My solution to a GM who is going to punish me for using a skill the game gives me every opportunity to take for my character is not to stop taking or using that skill, it's to stop showing up at that table.

Intimidation is best used on thugs trying to shake you down imho than part of your day to day affairs.

IRL its usually a very bad way of doing things. I'll use it in extreme situations vs a ranting boomer, telling someone to sit down, or a silent look. Implication being they can do it or face you if they keep doing what theyre doing.

99% of the time its a terrible approach.
 

As I said before. What skills are "best" changes wildly on the game your are playing. I don't generally like the concept of saying someone is "a bad DM" or "playing the game wrong", but in the cases listed for DMs ruling Intimidation checks that way? Yes.
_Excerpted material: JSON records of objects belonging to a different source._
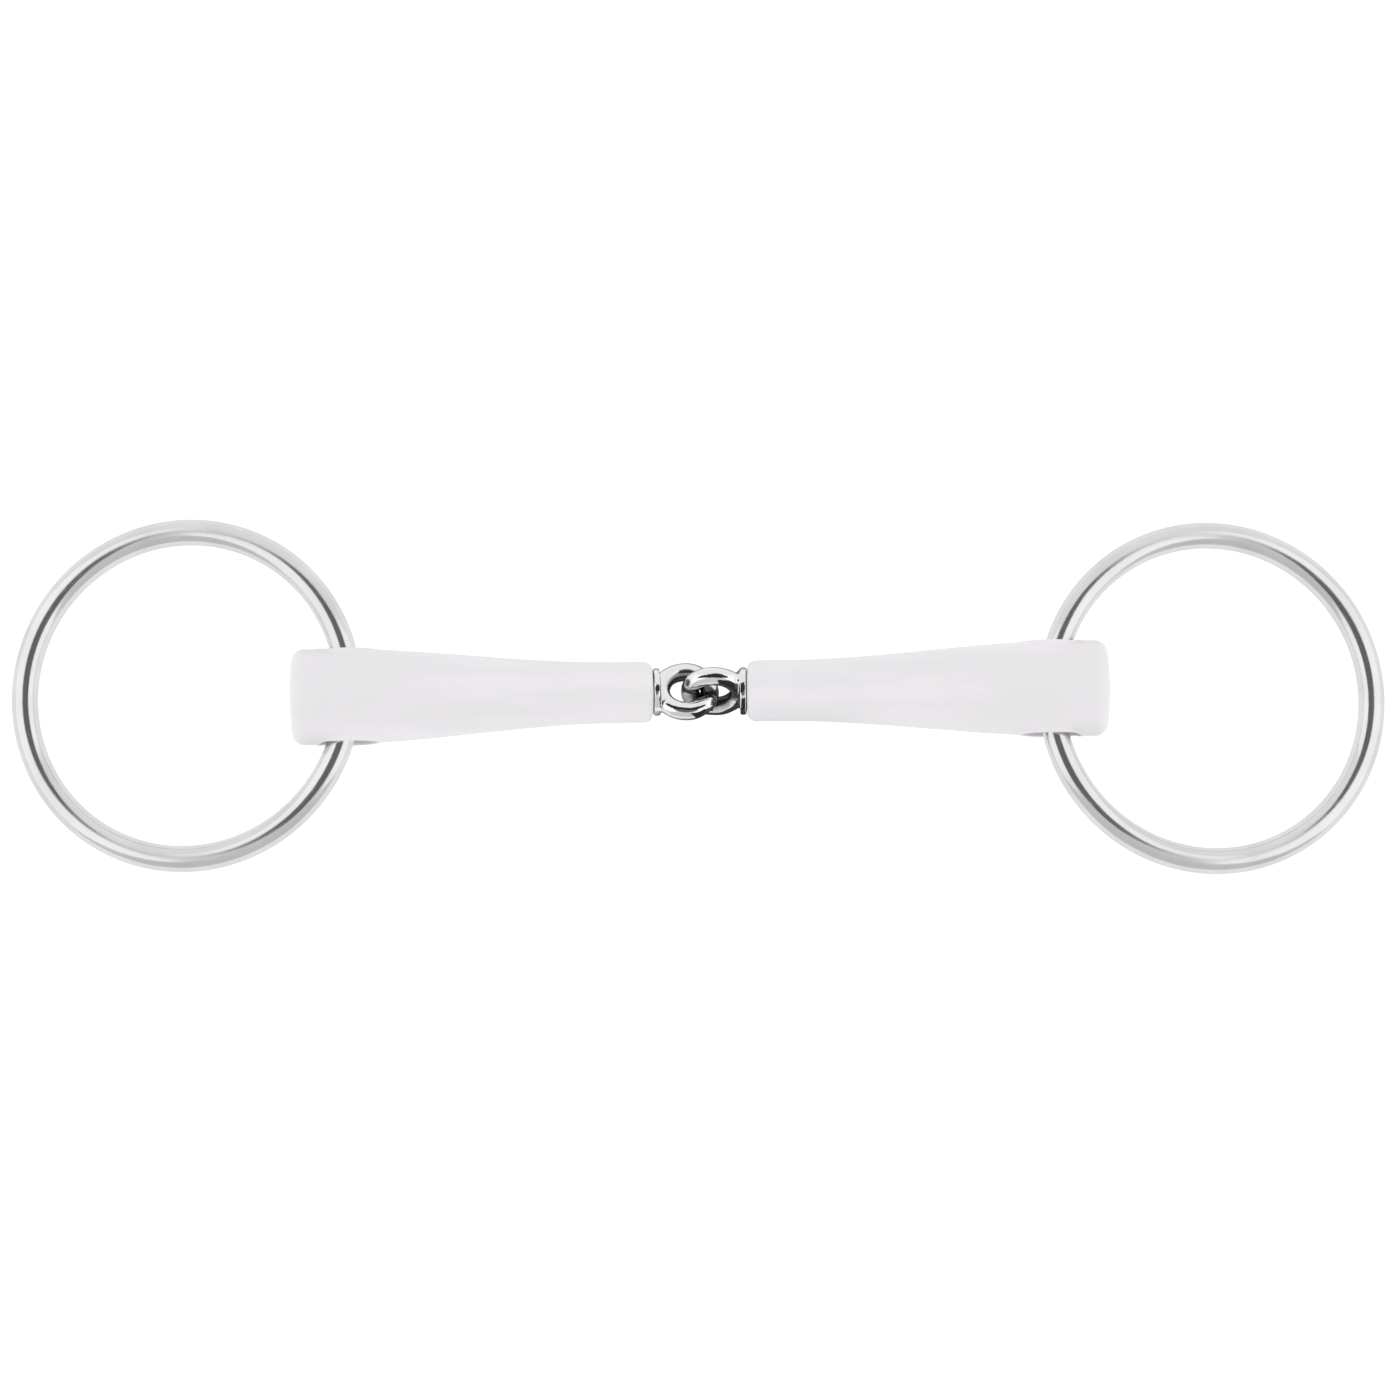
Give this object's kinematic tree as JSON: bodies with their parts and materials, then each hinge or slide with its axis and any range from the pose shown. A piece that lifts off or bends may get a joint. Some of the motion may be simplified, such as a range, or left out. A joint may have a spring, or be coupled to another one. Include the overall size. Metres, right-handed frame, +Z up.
{
  "type": "snaffle bit",
  "caption": "Loose-ring jointed snaffle bit: tapered moulded sleeves on steel cores that link at the centre through round eyes, with a round steel ring at each outer end.",
  "frame": {"origin": "on the table, midway between the two rings' seats", "axes": "+X along the mouthpiece towards the right ring, +Y across it in the table's plane, +Z up from the table it lies on"},
  "size_m": [0.276, 0.074, 0.0196],
  "materials": {
    "ring_steel": "polished stainless steel",
    "core_steel": "polished stainless steel, forged",
    "bush_steel": "satin stainless steel",
    "sleeve_plastic": "satin moulded plastic, off-white"
  },
  "bodies": {
    "left_cannon": {"core_left": "core_steel", "sleeve_left": "sleeve_plastic"},
    "left_bush": {"ring_bush_left": "bush_steel"},
    "left_ring": {"ring_left": "ring_steel"},
    "right_cannon": {"core_right": "core_steel", "sleeve_right": "sleeve_plastic"},
    "right_bush": {"ring_bush_right": "bush_steel"},
    "right_ring": {"ring_right": "ring_steel"}
  },
  "joints": [
    {"name": "centre_fold", "type": "hinge", "parent": "left_cannon", "child": "right_cannon", "pos_m": [-0.002, 0.00072, 0.00596], "axis": [-0.0387, 0.5004, 0.8649], "range_deg": [-110, 110]},
    {"name": "left_ring_swing", "type": "hinge", "parent": "left_cannon", "child": "left_bush", "pos_m": [-0.07071, 0, 0.00962], "axis": [-0.0099, 1, 0], "range_deg": [-145, 165]},
    {"name": "left_ring_turn", "type": "hinge", "parent": "left_bush", "child": "left_ring", "pos_m": [-0.1027, 0.00121, 0.00615], "axis": [-0.1079, 0, 0.9942], "continuous": true},
    {"name": "right_ring_swing", "type": "hinge", "parent": "right_cannon", "child": "right_bush", "pos_m": [0.07071, 0, 0.00962], "axis": [-0.0099, -1, 0], "range_deg": [-145, 165]},
    {"name": "right_ring_turn", "type": "hinge", "parent": "right_bush", "child": "right_ring", "pos_m": [0.10267, -0.00178, 0.00615], "axis": [0.1079, 0, 0.9942], "continuous": true}
  ]
}
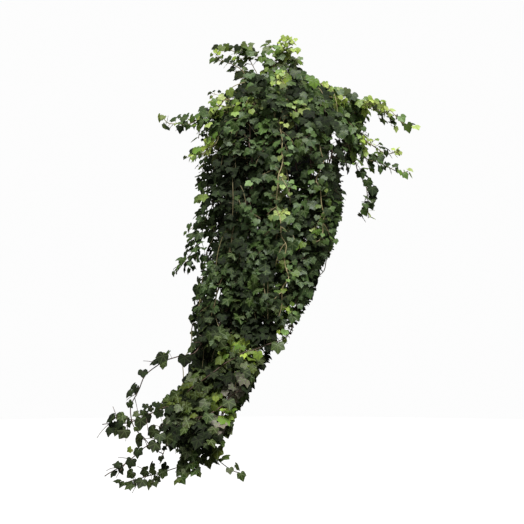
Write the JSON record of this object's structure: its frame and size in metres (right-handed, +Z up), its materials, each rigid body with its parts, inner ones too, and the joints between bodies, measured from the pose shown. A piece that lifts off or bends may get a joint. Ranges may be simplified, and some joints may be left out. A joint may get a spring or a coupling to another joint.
{
  "type": "potted ivy",
  "caption": "Hanging pot of trailing ivy: a round plastic pot on a three-wire hanger with a hook, filled with soil and leafy stems that arch over the rim and hang far below it.",
  "frame": {"origin": "inside top of the hook, the point that bears on whatever the pot hangs from", "axes": "+Z up, against the way the stems hang; +X to the right and +Y to the back, as seen from the front"},
  "size_m": [0.9263, 0.6494, 1.3923],
  "materials": {
    "pot_plastic": "moulded dark green-black plastic, slightly satin",
    "hanger_steel": "dark coated steel wire",
    "potting_soil": "damp, crumbly potting mix",
    "leaf_old": "dark, leathery ivy leaves with a soft waxy sheen and paler veins",
    "leaf_full": "mid-green ivy leaves with a soft waxy sheen and paler veins",
    "leaf_young": "fresh yellow-green young ivy leaves"
  },
  "bodies": {
    "root": {"hanger_hook": "hanger_steel", "pot": "pot_plastic", "potting_soil": "potting_soil", "hanger_wire_1": "hanger_steel", "hanger_wire_2": "hanger_steel", "hanger_wire_3": "hanger_steel", "trailing_stem_left_arc": "leaf_old", "trailing_stem_left_low": "leaf_old", "trailing_stem_cross_high": "leaf_full", "trailing_stem_cross_low": "leaf_full", "trailing_stem_bottom_left": "leaf_old", "trailing_stem_bottom_front": "leaf_old", "bright_stem_front": "leaf_young", "bright_stem_right_front": "leaf_young", "arm_left": "leaf_young", "shoot_left_bright": "leaf_young", "drip_left": "leaf_old", "shoulder_left": "leaf_full", "shoulder_left_front": "leaf_young", "shoulder_right": "leaf_young", "arm_right_high": "leaf_young", "arm_right_middle": "leaf_full", "arm_right_low": "leaf_full", "drip_right": "leaf_full", "shoulder_right_front": "leaf_young", "shoulder_right_back": "leaf_full", "crown_peak": "leaf_young", "crown_peak_back": "leaf_full", "crown_left_high": "leaf_full", "crown_left_back": "leaf_young", "crown_left": "leaf_full", "crown_left_front": "leaf_full", "crown_front": "leaf_young", "crown_front_right": "leaf_young", "crown_middle": "leaf_full", "crown_right": "leaf_young", "crown_right_back": "leaf_full", "crown_back": "leaf_full", "curtain_stem_01": "leaf_old", "curtain_stem_02": "leaf_old", "curtain_stem_03": "leaf_old", "curtain_stem_04": "leaf_old", "curtain_stem_05": "leaf_old", "curtain_stem_06": "leaf_old", "curtain_stem_07": "leaf_old", "curtain_stem_08": "leaf_old", "curtain_stem_09": "leaf_full", "curtain_stem_10": "leaf_full", "curtain_stem_11": "leaf_full", "curtain_stem_12": "leaf_full", "curtain_stem_13": "leaf_full", "curtain_stem_14": "leaf_full", "curtain_stem_15": "leaf_old", "curtain_stem_16": "leaf_old", "curtain_stem_17": "leaf_old", "curtain_stem_18": "leaf_old", "curtain_stem_19": "leaf_old", "curtain_stem_20": "leaf_old"}
  },
  "joints": []
}
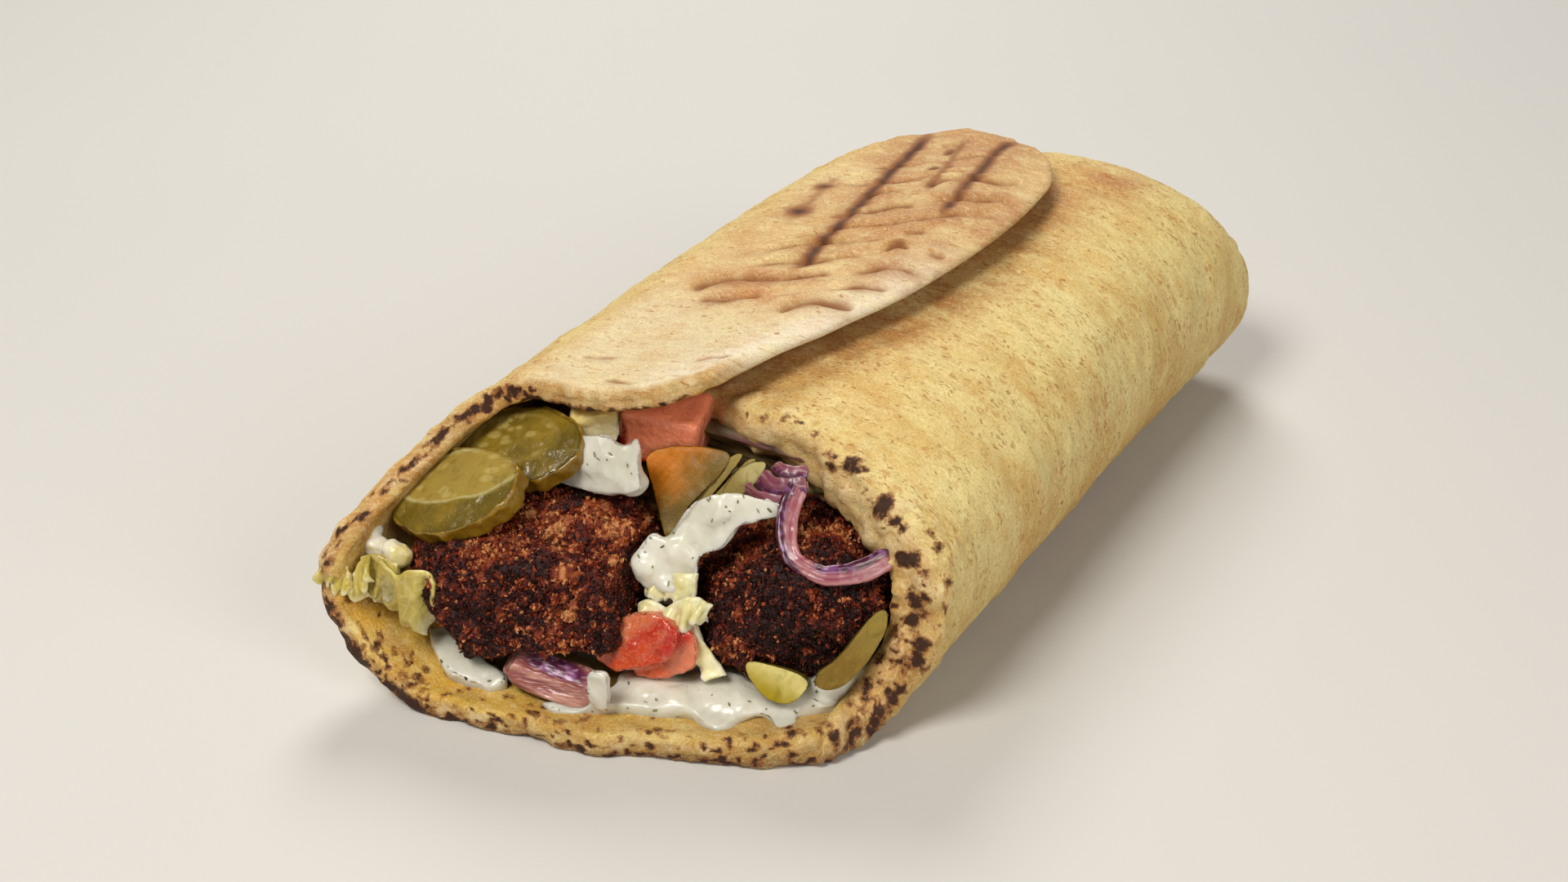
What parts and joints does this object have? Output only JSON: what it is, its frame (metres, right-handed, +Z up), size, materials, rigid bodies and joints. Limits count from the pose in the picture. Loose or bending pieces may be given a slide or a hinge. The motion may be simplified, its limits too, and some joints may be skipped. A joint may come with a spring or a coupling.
{
  "type": "falafel wrap",
  "caption": "Flatbread rolled round falafel, pickles, tomato, red onion, salad leaves and yogurt sauce, open at one end and tucked in at the other.",
  "frame": {"origin": "middle of the footprint of the bounding box, at the level of the table", "axes": "+Y along the wrap from its open end to its tucked end, +Z up, +X to the right for someone who looks into the open end"},
  "size_m": [0.1043, 0.1999, 0.0593],
  "materials": {
    "bread": "matt baked crust, browned in spots, with flour dust",
    "falafel": "rough, crumbly deep-fried crust",
    "tomato": "wet cut flesh",
    "pickle": "wet and slightly see-through",
    "onion": "wet, purple skin over pink flesh",
    "cabbage": "wet and slightly see-through",
    "lettuce": "thin and softly shiny",
    "sauce": "glossy cream with herb specks",
    "salad": "moist shreds"
  },
  "bodies": {
    "root": {"bread": "bread", "falafel_left": "falafel", "falafel_right": "falafel", "tomato_top": "tomato", "tomato_low": "tomato", "pickle_slice_left": "pickle", "pickle_slice_top": "pickle", "pickle_slice_middle": "pickle", "pickle_sliver": "pickle", "pickle_wedge": "pickle", "pickle_strip": "pickle", "onion_ring": "onion", "onion_shreds": "onion", "onion_wedge": "onion", "cabbage_rib": "cabbage", "cabbage_bits": "cabbage", "lettuce_left": "lettuce", "lettuce_middle": "lettuce", "sauce_top": "sauce", "sauce_middle": "sauce", "sauce_bed": "sauce", "salad_core": "salad"}
  },
  "joints": []
}
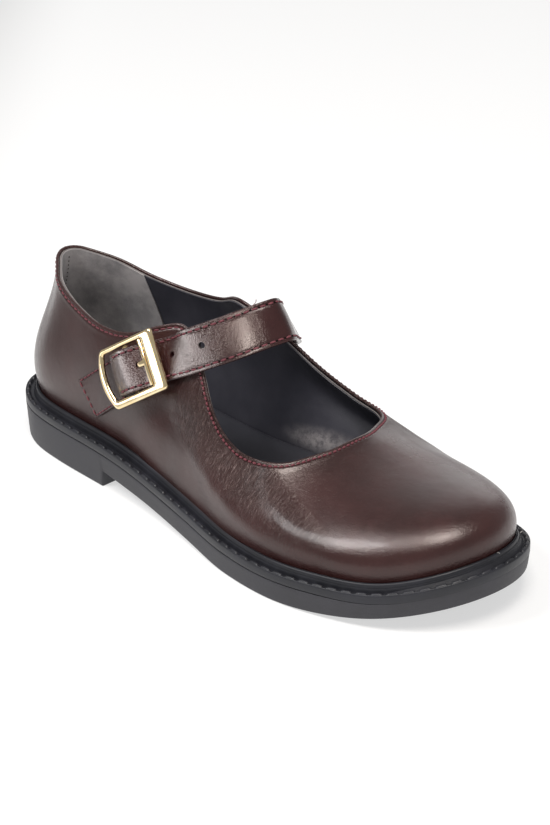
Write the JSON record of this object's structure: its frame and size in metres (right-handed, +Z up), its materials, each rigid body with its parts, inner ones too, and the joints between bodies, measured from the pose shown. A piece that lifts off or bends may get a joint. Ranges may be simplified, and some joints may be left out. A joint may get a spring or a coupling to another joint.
{
  "type": "mary jane shoe",
  "caption": "Right-foot women's leather Mary Jane: hollow upper with a buckled instep strap over a black moulded rubber sole with a low heel.",
  "frame": {"origin": "middle of the bounding box, on the floor", "axes": "+X towards the toe, +Y towards the inner side of the foot, +Z up"},
  "size_m": [0.265, 0.0988, 0.0936],
  "materials": {
    "black_rubber_sole": "matt moulded",
    "black_rubber_welt": "satin moulded with stitch marks",
    "black_lining_leather": "smooth satin",
    "oxblood_leather": "smooth glossy",
    "gold_metal": "polished pale gold"
  },
  "bodies": {
    "root": {"outsole": "black_rubber_sole", "welt": "black_rubber_welt", "insole": "black_lining_leather", "upper": "oxblood_leather", "strap": "oxblood_leather", "chape": "oxblood_leather", "buckle_frame": "gold_metal", "buckle_bar": "gold_metal", "buckle_tongue": "gold_metal"}
  },
  "joints": []
}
They are playing the game wrong and (unless they are new and just do not yet know the rules of the game) those are bad DMS. You should not be playing at their tables because odds are strong that (again unless they are new), being unyielding and draconian about the uses for specific skills is not their only issue as a DM.
This is exactly why I would like to see the DDB data on how often each skill is actually rolled. Every campaign is its own context, but I would love to see the broad trends. Based on this thread, it seems pretty obvious that Perception is king of the skills, but I would love to see, for example, how often survival is being rolled in comparison to nature checks, or whatever.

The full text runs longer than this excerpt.